#4 - Berry v. Berry, 2006 Pa.Super. 98 (2006)
When child support becomes an issue between divorcing parents, the courts must decide whether certain income sources - such as pensions, rental properties and businesses - should be considered as marital property or income for support purposes. Generally, they cannot be both. In Berry, the Superior Court held that severance pay would be counted as marital property if acquired before separation or income if acquired after separation. This case reminds us that an important strategy decision must be made early in the case: whether to treat income-producing property as marital property to be divided in equitable distribution or as income which may be subject to an alimony or support obligation (but not both).
#3 - Estate of Johnson, 970 A.2d 433 (Pa.Super.2009)
While this decision might be limited to its unique factual circumstances, the Superior Court certainly affected settlement practice by holding the estate of a deceased parent responsible for the payment of child support. The deceased parent had entered into a marital settlement agreement with his ex-wife, promising to pay child support until the youngest child was 18 years of age. The agreement did not specify whether the obligation would terminate upon the death of a parent, so the court held that it did not. The estate ended up owing nothing, however, because the Social Security derivative benefits received by the child as a result of the parent's death satisfied the child support obligation. This case has prompted many lawyers to specify death as cause for terminating child support in their agreements, and has also motivated support recipients to demand life insurance as a security device.
#2 - Krebs v. Krebs, 944 A.2d 487 (Pa.Super.2008)
In this case, the Superior Court fortified its prior admonitions warning support payors to report increases in their income. In cases where a payor fails to report an increase, even an increase not precipitated by a job promotion or change in employers, the court may increase child support retroactively to the date when the income increase occurred, even years later. The Superior Court in Krebs granted such a retroactive increase in child support even after the custodial parent had refused an optional three year review of child support.
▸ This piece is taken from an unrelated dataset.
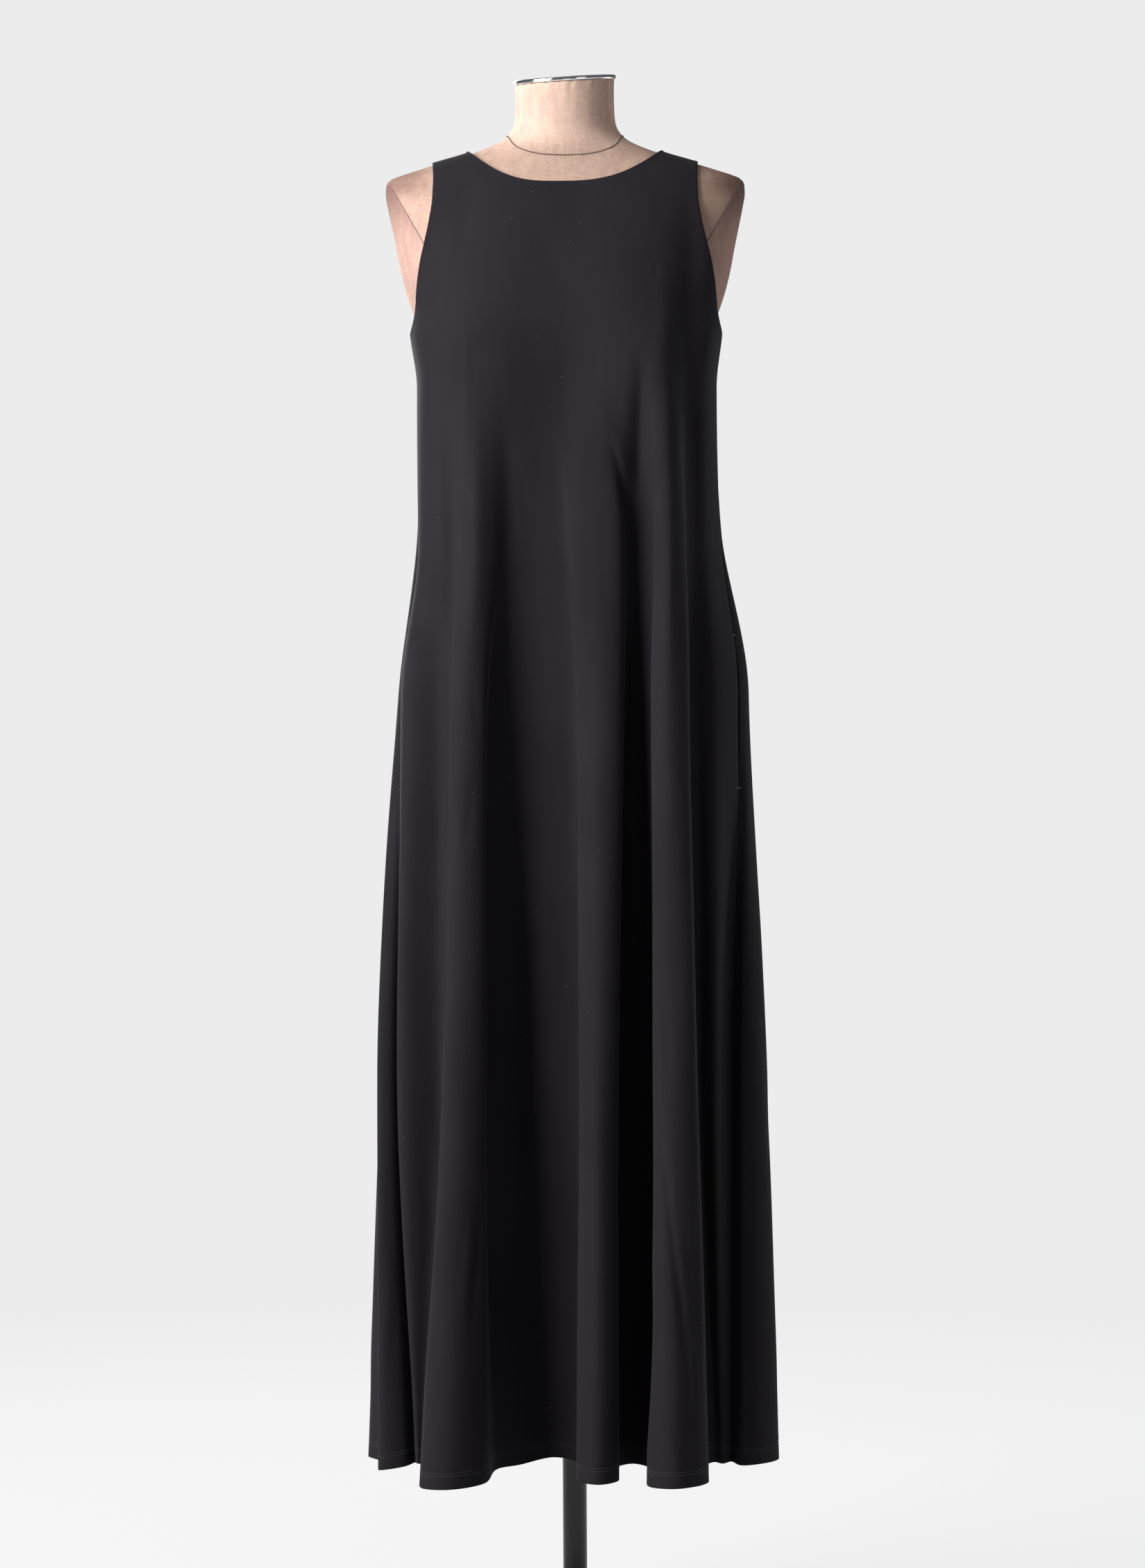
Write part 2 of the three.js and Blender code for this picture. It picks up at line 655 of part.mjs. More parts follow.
// The pocket bag lies inside the front panel, from just behind the side seam to the first pipe.
function pocketGrid(side) {
  const inward = side === "right" ? 1 : -1;
  const seam = side === "right" ? 0 : frontCount;
  const heights = skirtHeights.filter((z) => z >= pocket.bagBottom - 1 && z <= pocket.top + 1);
  const places = [-0.35];
  for (let k = 0; k <= pocket.columns; k += 1) places.push(k / columnsPerSegment);
  if (inward < 0) places.reverse();
  return heights.map((z) => {
    const row = [];
    for (const away of places) {
      const place = seam + inward * away;
      const point = skirtPoint(place, z);
      const across = skirtPoint(place + 0.05, z).sub(skirtPoint(place - 0.05, z));
      const up = skirtPoint(place, z + 1).sub(skirtPoint(place, z - 1));
      row.push({ point, normal: across.cross(up).normalize() });
    }
    return row;
  });
}

// A closed solid through level rings that all have the same number of points.
function loftGeometry(rings) {
  const count = rings[0].length;
  const positions = rings.flat().flatMap((point) => point.toArray());
  const index = [];
  for (let r = 0; r < rings.length - 1; r += 1) {
    for (let k = 0; k < count; k += 1) {
      const next = (k + 1) % count;
      const a = r * count + k;
      const b = r * count + next;
      index.push(a, b, b + count, a, b + count, a + count);
    }
  }
  for (const [ring, facing] of [[0, -1], [rings.length - 1, 1]]) {
    const sum = rings[ring].reduce((total, point) => total.add(point), new THREE.Vector3());
    const middle = sum.divideScalar(count);
    const hub = positions.length / 3;
    positions.push(...middle.toArray());
    for (let k = 0; k < count; k += 1) {
      const pair = [ring * count + k, ring * count + ((k + 1) % count)];
      if (facing < 0) pair.reverse();
      index.push(hub, ...pair);
    }
  }
  return new THREE.BufferGeometry()
    .setAttribute("position", new THREE.Float32BufferAttribute(positions, 3))
    .setIndex(index);
}

// The neck's top and its cap lie in one tilted plane.
function tiltRise(x, y) {
  return capSideTilt * x + capForwardTilt * (y - capCentreY);
}

function formRing(section) {
  const ring = [];
  const tilt = THREE.MathUtils.smoothstep(section.z, 1594, neckTop);
  for (let k = 0; k < formSides; k += 1) {
    const angle = (2 * Math.PI * k) / formSides;
    const cos = Math.cos(angle);
    const sin = Math.sin(angle);
    const x = section.half * Math.sign(cos) * Math.abs(cos) ** (2 / section.power);
    const round = Math.abs(sin) ** (2 / section.power);
    const depth = sin < 0 ? section.front - bustRise(x, section.z) : section.back;
    const y = mix(section.side, depth, round);
    ring.push(new THREE.Vector3(x + bodyShift, y, section.z + tilt * tiltRise(x, y)));
  }
  return ring;
}

function capGeometry() {
  const edge = capThickness * 0.28;
  const levelsOfCap = [
    { up: 0.3, radius: capRadius - edge },
    { up: 0.3 + edge, radius: capRadius },
    { up: capThickness - edge, radius: capRadius },
    { up: capThickness, radius: capRadius - edge },
  ];
  const rings = levelsOfCap.map(({ up, radius }) => {
    const ring = [];
    for (let k = 0; k < roundSides; k += 1) {
      const angle = (2 * Math.PI * k) / roundSides;
      const x = radius * Math.cos(angle);
      const y = capCentreY + radius * Math.sin(angle);
      ring.push(new THREE.Vector3(x + bodyShift, y, neckTop + up + tiltRise(x, y)));
    }
    return ring;
  });
  return loftGeometry(rings);
}

function lathe(profile) {
  const points = profile.map(([radius, height]) => new THREE.Vector2(radius, height));
  return new THREE.LatheGeometry(points, roundSides).rotateX(Math.PI / 2);
}

const materials = {
  jersey: new THREE.MeshStandardMaterial({ color: 0x2c2a2e, roughness: 0.82, metalness: 0 }),
  cover: new THREE.MeshStandardMaterial({ color: 0xc9a898, roughness: 0.85, metalness: 0 }),
  chrome: new THREE.MeshStandardMaterial({ color: 0xc8ccd2, roughness: 0.12, metalness: 1 }),
  blackMetal: new THREE.MeshStandardMaterial({ color: 0x2a2b2d, roughness: 0.45, metalness: 0.6 }),
};

function add(group, name, geometry, material) {
  const mesh = new THREE.Mesh(geometry, material);
  mesh.name = name;
  group.add(mesh);
}

function makeDress() {
  const dress = new THREE.Group();
  add(dress, "dress_front", wallGeometry(panelGrid("front"), clothThickness), materials.jersey);
  add(dress, "dress_back", wallGeometry(panelGrid("back"), clothThickness), materials.jersey);
  for (const side of ["right", "left"]) {
    const grid = pocketGrid(side);
    const turned = side === "right" ? grid[0].length : 0; // as on the panel that it lies against
    const bag = wallGeometry(grid, pocket.thickness, -pocket.inset, turned);
    add(dress, "pocket_" + side, bag, materials.jersey);
  }
  return dress;
}

function makeForm() {
  const form = new THREE.Group();
  add(form, "form_torso", loftGeometry(formSections.map(formRing)), materials.cover);
  add(form, "neck_cap", capGeometry(), materials.chrome);
  return form;
}

function makeStand() {
  const stand = new THREE.Group();
  const top = formBottom - seamGap;
  const flange = [
    [0, -flangeThickness], [flangeRadius, -flangeThickness], [flangeRadius, 0], [0, 0],
  ];
  add(stand, "form_flange", lathe(flange).translate(0, 0, top), materials.blackMetal);
  const poleTop = top - flangeThickness - seamGap;
  const poleFoot = baseThickness + hubHeight + seamGap;
  const pole = [[0, poleFoot], [poleRadius, poleFoot], [poleRadius, poleTop], [0, poleTop]];
  add(stand, "pole", lathe(pole), materials.blackMetal);
  const base = [
    [0, 0], [baseRadius - 2, 0], [baseRadius, 2], [baseRadius, baseThickness - 2],
    [baseRadius - 2, baseThickness], [hubRadius, baseThickness], [hubRadius, baseThickness + hubHeight],
    [0, baseThickness + hubHeight],
  ];
  add(stand, "stand_base", lathe(base), materials.blackMetal);
  return stand;
}

const worn = new THREE.Group();
worn.add(makeDress(), makeForm(), makeStand());

export default worn;
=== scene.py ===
import math

import bmesh
import bpy
import numpy as np
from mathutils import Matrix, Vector


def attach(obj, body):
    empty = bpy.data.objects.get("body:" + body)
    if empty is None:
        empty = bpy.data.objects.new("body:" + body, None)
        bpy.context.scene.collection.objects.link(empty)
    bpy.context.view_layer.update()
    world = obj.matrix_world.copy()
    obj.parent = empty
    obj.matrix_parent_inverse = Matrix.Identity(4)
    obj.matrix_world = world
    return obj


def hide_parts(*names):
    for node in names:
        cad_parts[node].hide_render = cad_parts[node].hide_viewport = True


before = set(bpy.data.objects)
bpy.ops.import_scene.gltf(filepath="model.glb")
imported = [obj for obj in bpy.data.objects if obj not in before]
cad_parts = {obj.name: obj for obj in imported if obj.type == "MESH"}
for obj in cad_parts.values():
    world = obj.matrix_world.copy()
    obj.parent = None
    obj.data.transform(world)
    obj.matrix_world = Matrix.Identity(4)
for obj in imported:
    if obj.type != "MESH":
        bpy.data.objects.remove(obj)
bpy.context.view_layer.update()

# A long sleeveless jersey dress worn by a limbless dress form on a pole stand.
# The front of the dress faces -Y, and the wearer's right side is at -X.
# Tables and sizes are in millimetres, and meshes are made in metres.
mm = 0.001
print("frame loaded")

# Camera, level with the skirt, and turned very slightly as the photograph is
view = {"distance": 4500, "height": 906, "side": 1.7, "frameHeight": 1643, "roll": 0.0056, "sensor": 24}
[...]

The retroactive increase was granted because the payor had failed to report his increased income as a commissioned salesman to the court.
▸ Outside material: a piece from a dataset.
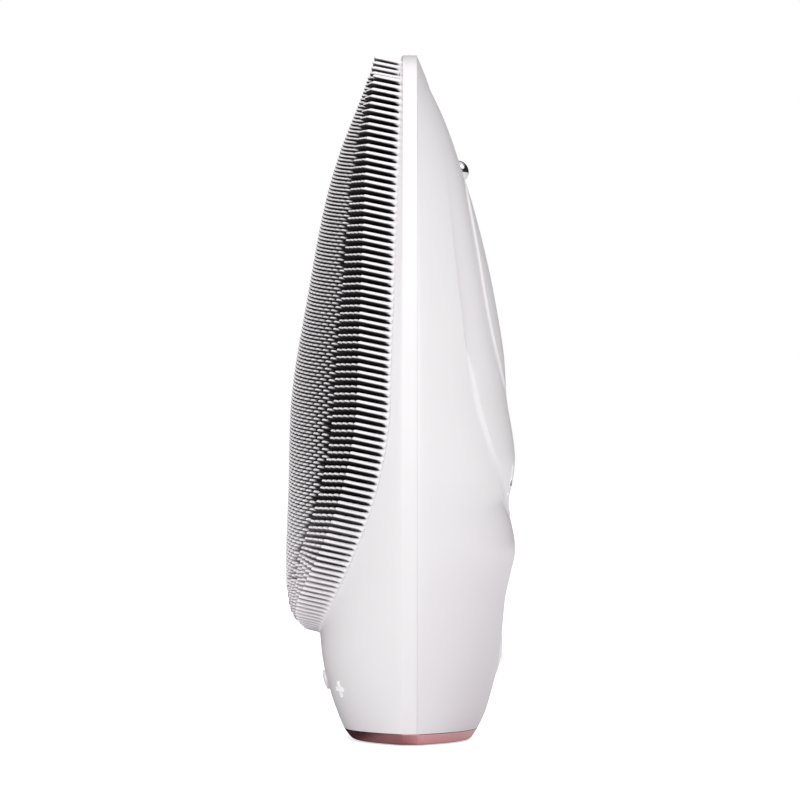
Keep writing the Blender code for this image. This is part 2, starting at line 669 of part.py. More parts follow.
def shell_seal():
    """A sealing cord that lies in the seam, round the cavity, with its ends at the base."""
    count = 36
    low, high = math.radians(-58), math.radians(90)
    right = []
    for i in range(count):
        turn = low + (high - low) * i / count
        reach = CAVITY_UP if turn >= 0 else CAVITY_DOWN
        x = (CAVITY_X - 1.5 * MM) * math.cos(turn) ** (2 / 3)
        z = CAVITY_MID_Z + (reach - 2.8 * MM) * math.copysign(abs(math.sin(turn)) ** (2 / 3), math.sin(turn))
        right.append((x, SEAM_Y, z))
    top = [(0, SEAM_Y, CAVITY_MID_Z + CAVITY_UP - 2.8 * MM)]
    left = [(-x, y, z) for x, y, z in reversed(right)]
    cord("shell_seal", right + top + left, 0.7 * MM, "seal")


def leads():
    motor_stops = [(2 * MM, MOTOR_Y, 62 * MM), (2 * MM, MOTOR_Y, 60 * MM), (2 * MM, 9.4 * MM, 56 * MM),
                   (2 * MM, REAR_BOARD_Y - 0.5 * MM, 52.4 * MM)]
    cord("motor_lead", smooth_route(motor_stops, 4), 0.5 * MM, "wire_red")
    cell_stops = [(8 * MM, 4.5 * MM, 56.4 * MM), (8 * MM, 5.2 * MM, 59 * MM), (8 * MM, 8.6 * MM, 58 * MM),
                  (8 * MM, REAR_BOARD_Y - 0.5 * MM, 52.4 * MM)]
    cord("battery_lead", smooth_route(cell_stops, 4), 0.5 * MM, "wire_red")
    link_stops = [(16.4 * MM, -6 * MM, 18 * MM), (18.4 * MM, -4 * MM, 18 * MM), (18.6 * MM, 3 * MM, 18 * MM),
                  (13.4 * MM, REAR_BOARD_Y - 0.5 * MM, 18 * MM)]
    cord("board_link", smooth_route(link_stops, 4), 0.5 * MM, "black")


def build():
    front = front_shell()
    back = back_shell()
    brush_pad()
    base_cap()
    base_fittings()
    for label, spec in KEYS.items():
        make_key(label, spec, front if spec["side"] == "front" else back)
    inner_frame()
    boards()
    for side in (-1, 1):
        indicator(back, side)
    motor()
    massage_ball(back)
    shell_seal()
    leads()


clear_scene()
PARTS = new_collection("facial_cleansing_brush")
CUTTERS = new_collection("cutters")
build()
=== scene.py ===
# %% [markdown]
# # A facial cleansing brush
# This lesson builds the looks of a brush whose working parts are already designed. The design gives
# every part's place and size. Here the outer skins are made again with fine meshes, the silicone
# bristles are planted one by one, and every piece gets a procedural material.
#
# The frame comes first: it holds the working parts, and they never move.

# %% Load the frame
import json
import math

import bpy
import bmesh
import numpy as np
from mathutils import Matrix, Vector


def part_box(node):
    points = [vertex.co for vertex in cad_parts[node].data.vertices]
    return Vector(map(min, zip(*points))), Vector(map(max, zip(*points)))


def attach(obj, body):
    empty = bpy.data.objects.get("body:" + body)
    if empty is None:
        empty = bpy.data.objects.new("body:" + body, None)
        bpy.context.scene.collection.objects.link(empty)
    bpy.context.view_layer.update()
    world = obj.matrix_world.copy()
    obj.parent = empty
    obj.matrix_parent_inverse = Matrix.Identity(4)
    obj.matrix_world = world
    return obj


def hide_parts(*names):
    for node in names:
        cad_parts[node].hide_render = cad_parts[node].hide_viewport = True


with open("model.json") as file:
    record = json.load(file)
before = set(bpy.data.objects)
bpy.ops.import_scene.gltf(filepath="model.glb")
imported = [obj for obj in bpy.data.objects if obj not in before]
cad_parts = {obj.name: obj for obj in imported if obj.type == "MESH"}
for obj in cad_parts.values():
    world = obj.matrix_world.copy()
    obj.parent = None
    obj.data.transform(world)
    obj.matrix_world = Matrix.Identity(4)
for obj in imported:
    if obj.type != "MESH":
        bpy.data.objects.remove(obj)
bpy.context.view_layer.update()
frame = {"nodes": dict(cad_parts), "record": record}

MM = 0.001

# %% [markdown]
# ## The body's form
# Seen from the front the body is an arch that flares into a narrower foot. Seen from the side it is a
# slim drop. Both are short lists of heights and depths, with a smooth curve through them, so that a
# change of one number moves a whole region. All lengths in these formulas are millimetres.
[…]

#1 - The 2010 Amendments to the Pennsylvania Child Support Guidelines
The 2010 amendments (effective in May 2010) have eliminated the Melzer formula, which was a budget-based method of calculating child support in high-income cases. The uppermost limits of the child support guidelines have been extended to $30,000 per month combined net income, and an income-based formula has been promulgated to calculate child support in high-income cases. Budgets can be introduced in high-income cases, but only to substantiate a deviation (upward or downward) from the new child support guidelines.